SUPPLIED INFORMATION:
# # # #

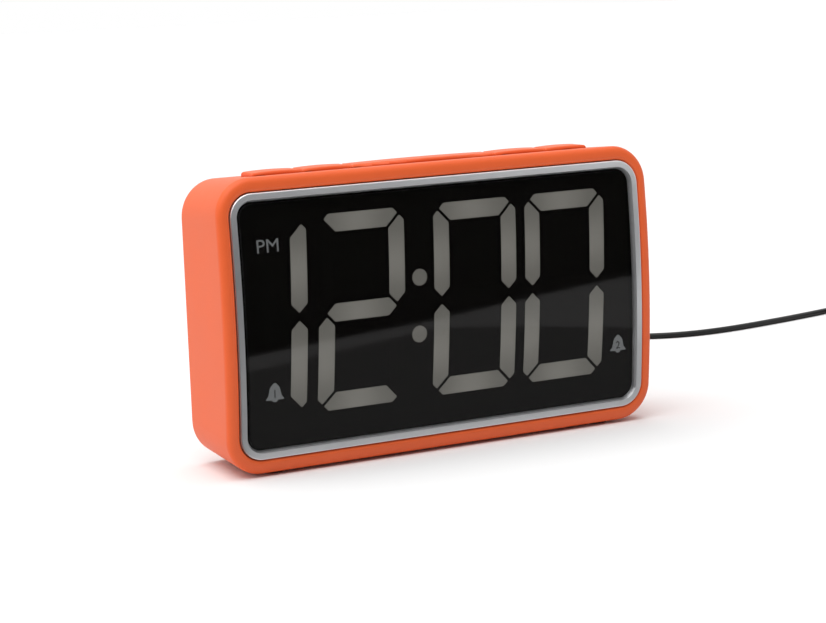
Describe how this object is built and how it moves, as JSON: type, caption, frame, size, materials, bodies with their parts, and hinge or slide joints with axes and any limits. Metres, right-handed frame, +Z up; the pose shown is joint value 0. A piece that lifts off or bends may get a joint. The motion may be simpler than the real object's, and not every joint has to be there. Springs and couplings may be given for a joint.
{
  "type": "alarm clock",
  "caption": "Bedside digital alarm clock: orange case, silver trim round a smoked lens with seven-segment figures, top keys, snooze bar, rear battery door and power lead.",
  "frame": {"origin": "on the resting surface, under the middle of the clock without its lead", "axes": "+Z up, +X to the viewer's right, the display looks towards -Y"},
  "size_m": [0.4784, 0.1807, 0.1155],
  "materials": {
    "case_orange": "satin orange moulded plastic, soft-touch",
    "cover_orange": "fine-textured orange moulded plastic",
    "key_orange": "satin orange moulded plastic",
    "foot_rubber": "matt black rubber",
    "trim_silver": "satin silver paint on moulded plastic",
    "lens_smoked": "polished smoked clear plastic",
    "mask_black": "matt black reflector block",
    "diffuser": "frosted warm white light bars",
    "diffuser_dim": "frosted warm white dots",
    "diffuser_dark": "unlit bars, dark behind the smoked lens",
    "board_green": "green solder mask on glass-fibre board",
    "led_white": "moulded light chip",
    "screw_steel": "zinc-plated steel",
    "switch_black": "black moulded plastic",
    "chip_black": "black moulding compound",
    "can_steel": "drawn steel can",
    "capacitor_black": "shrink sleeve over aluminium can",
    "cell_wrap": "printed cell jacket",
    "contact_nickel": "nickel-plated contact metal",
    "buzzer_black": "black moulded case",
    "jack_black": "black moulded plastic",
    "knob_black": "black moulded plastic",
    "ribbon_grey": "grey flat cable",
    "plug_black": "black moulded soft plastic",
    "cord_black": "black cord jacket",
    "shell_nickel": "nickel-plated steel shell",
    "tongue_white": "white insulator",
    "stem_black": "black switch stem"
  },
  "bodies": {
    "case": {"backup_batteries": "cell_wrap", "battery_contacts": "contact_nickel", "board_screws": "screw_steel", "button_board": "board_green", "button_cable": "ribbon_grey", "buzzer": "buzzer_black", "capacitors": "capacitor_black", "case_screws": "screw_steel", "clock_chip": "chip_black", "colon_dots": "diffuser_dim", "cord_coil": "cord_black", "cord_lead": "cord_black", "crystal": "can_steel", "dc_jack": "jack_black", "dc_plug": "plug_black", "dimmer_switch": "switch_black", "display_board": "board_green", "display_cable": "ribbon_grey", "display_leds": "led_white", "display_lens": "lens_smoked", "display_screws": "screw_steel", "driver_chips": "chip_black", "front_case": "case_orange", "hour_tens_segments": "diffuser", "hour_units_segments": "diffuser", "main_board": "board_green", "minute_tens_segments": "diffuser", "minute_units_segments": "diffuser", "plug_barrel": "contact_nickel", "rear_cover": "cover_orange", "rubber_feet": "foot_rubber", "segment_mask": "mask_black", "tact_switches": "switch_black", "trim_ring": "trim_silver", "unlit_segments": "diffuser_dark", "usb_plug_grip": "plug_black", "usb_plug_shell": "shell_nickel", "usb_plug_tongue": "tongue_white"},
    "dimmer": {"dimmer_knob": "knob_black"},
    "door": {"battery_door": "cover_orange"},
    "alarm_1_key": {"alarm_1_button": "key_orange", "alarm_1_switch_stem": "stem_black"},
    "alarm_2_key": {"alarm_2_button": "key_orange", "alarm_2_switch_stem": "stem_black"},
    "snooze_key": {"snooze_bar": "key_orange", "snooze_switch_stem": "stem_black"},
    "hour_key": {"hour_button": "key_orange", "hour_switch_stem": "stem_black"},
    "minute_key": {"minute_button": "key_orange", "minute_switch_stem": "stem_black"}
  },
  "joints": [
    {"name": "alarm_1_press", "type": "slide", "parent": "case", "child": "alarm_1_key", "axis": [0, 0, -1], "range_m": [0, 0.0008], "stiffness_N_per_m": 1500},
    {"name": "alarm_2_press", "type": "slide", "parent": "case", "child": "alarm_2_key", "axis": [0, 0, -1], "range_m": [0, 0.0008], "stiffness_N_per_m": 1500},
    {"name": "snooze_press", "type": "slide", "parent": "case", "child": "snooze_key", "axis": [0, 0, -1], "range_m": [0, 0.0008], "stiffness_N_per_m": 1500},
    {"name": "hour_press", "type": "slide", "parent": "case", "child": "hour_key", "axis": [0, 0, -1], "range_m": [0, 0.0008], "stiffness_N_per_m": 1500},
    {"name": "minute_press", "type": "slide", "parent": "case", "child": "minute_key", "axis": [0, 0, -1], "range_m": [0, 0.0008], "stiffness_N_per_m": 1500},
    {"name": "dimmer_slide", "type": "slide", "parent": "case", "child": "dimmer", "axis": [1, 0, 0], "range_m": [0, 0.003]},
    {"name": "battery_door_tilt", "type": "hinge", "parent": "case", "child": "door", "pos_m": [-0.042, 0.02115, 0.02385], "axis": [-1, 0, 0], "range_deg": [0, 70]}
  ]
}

# # # #

WHAT TO DO:
The lines above should be duplicated exactly.

EXERCISE ANSWER:
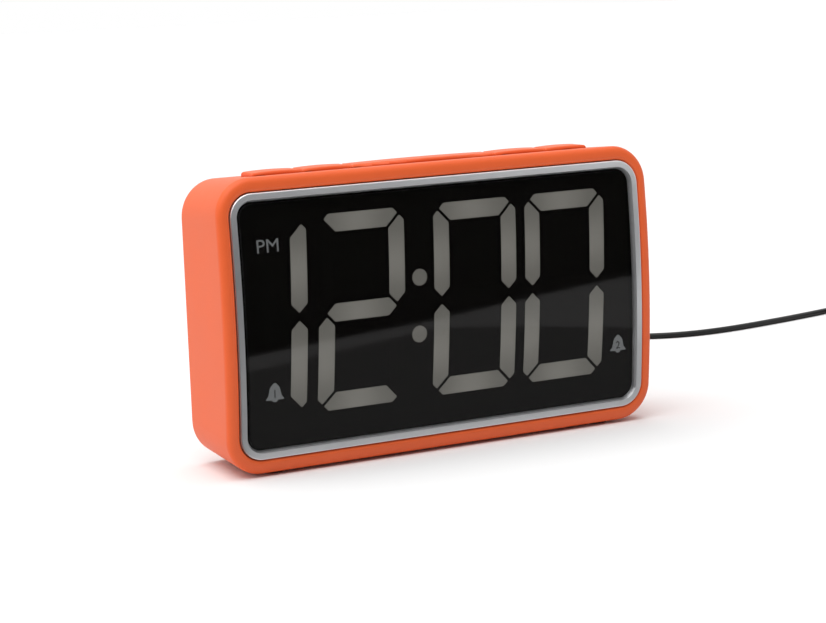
Describe how this object is built and how it moves, as JSON: type, caption, frame, size, materials, bodies with their parts, and hinge or slide joints with axes and any limits. Metres, right-handed frame, +Z up; the pose shown is joint value 0. A piece that lifts off or bends may get a joint. The motion may be simpler than the real object's, and not every joint has to be there. Springs and couplings may be given for a joint.
{
  "type": "alarm clock",
  "caption": "Bedside digital alarm clock: orange case, silver trim round a smoked lens with seven-segment figures, top keys, snooze bar, rear battery door and power lead.",
  "frame": {"origin": "on the resting surface, under the middle of the clock without its lead", "axes": "+Z up, +X to the viewer's right, the display looks towards -Y"},
  "size_m": [0.4784, 0.1807, 0.1155],
  "materials": {
    "case_orange": "satin orange moulded plastic, soft-touch",
    "cover_orange": "fine-textured orange moulded plastic",
    "key_orange": "satin orange moulded plastic",
    "foot_rubber": "matt black rubber",
    "trim_silver": "satin silver paint on moulded plastic",
    "lens_smoked": "polished smoked clear plastic",
    "mask_black": "matt black reflector block",
    "diffuser": "frosted warm white light bars",
    "diffuser_dim": "frosted warm white dots",
    "diffuser_dark": "unlit bars, dark behind the smoked lens",
    "board_green": "green solder mask on glass-fibre board",
    "led_white": "moulded light chip",
    "screw_steel": "zinc-plated steel",
    "switch_black": "black moulded plastic",
    "chip_black": "black moulding compound",
    "can_steel": "drawn steel can",
    "capacitor_black": "shrink sleeve over aluminium can",
    "cell_wrap": "printed cell jacket",
    "contact_nickel": "nickel-plated contact metal",
    "buzzer_black": "black moulded case",
    "jack_black": "black moulded plastic",
    "knob_black": "black moulded plastic",
    "ribbon_grey": "grey flat cable",
    "plug_black": "black moulded soft plastic",
    "cord_black": "black cord jacket",
    "shell_nickel": "nickel-plated steel shell",
    "tongue_white": "white insulator",
    "stem_black": "black switch stem"
  },
  "bodies": {
    "case": {"backup_batteries": "cell_wrap", "battery_contacts": "contact_nickel", "board_screws": "screw_steel", "button_board": "board_green", "button_cable": "ribbon_grey", "buzzer": "buzzer_black", "capacitors": "capacitor_black", "case_screws": "screw_steel", "clock_chip": "chip_black", "colon_dots": "diffuser_dim", "cord_coil": "cord_black", "cord_lead": "cord_black", "crystal": "can_steel", "dc_jack": "jack_black", "dc_plug": "plug_black", "dimmer_switch": "switch_black", "display_board": "board_green", "display_cable": "ribbon_grey", "display_leds": "led_white", "display_lens": "lens_smoked", "display_screws": "screw_steel", "driver_chips": "chip_black", "front_case": "case_orange", "hour_tens_segments": "diffuser", "hour_units_segments": "diffuser", "main_board": "board_green", "minute_tens_segments": "diffuser", "minute_units_segments": "diffuser", "plug_barrel": "contact_nickel", "rear_cover": "cover_orange", "rubber_feet": "foot_rubber", "segment_mask": "mask_black", "tact_switches": "switch_black", "trim_ring": "trim_silver", "unlit_segments": "diffuser_dark", "usb_plug_grip": "plug_black", "usb_plug_shell": "shell_nickel", "usb_plug_tongue": "tongue_white"},
    "dimmer": {"dimmer_knob": "knob_black"},
    "door": {"battery_door": "cover_orange"},
    "alarm_1_key": {"alarm_1_button": "key_orange", "alarm_1_switch_stem": "stem_black"},
    "alarm_2_key": {"alarm_2_button": "key_orange", "alarm_2_switch_stem": "stem_black"},
    "snooze_key": {"snooze_bar": "key_orange", "snooze_switch_stem": "stem_black"},
    "hour_key": {"hour_button": "key_orange", "hour_switch_stem": "stem_black"},
    "minute_key": {"minute_button": "key_orange", "minute_switch_stem": "stem_black"}
  },
  "joints": [
    {"name": "alarm_1_press", "type": "slide", "parent": "case", "child": "alarm_1_key", "axis": [0, 0, -1], "range_m": [0, 0.0008], "stiffness_N_per_m": 1500},
    {"name": "alarm_2_press", "type": "slide", "parent": "case", "child": "alarm_2_key", "axis": [0, 0, -1], "range_m": [0, 0.0008], "stiffness_N_per_m": 1500},
    {"name": "snooze_press", "type": "slide", "parent": "case", "child": "snooze_key", "axis": [0, 0, -1], "range_m": [0, 0.0008], "stiffness_N_per_m": 1500},
    {"name": "hour_press", "type": "slide", "parent": "case", "child": "hour_key", "axis": [0, 0, -1], "range_m": [0, 0.0008], "stiffness_N_per_m": 1500},
    {"name": "minute_press", "type": "slide", "parent": "case", "child": "minute_key", "axis": [0, 0, -1], "range_m": [0, 0.0008], "stiffness_N_per_m": 1500},
    {"name": "dimmer_slide", "type": "slide", "parent": "case", "child": "dimmer", "axis": [1, 0, 0], "range_m": [0, 0.003]},
    {"name": "battery_door_tilt", "type": "hinge", "parent": "case", "child": "door", "pos_m": [-0.042, 0.02115, 0.02385], "axis": [-1, 0, 0], "range_deg": [0, 70]}
  ]
}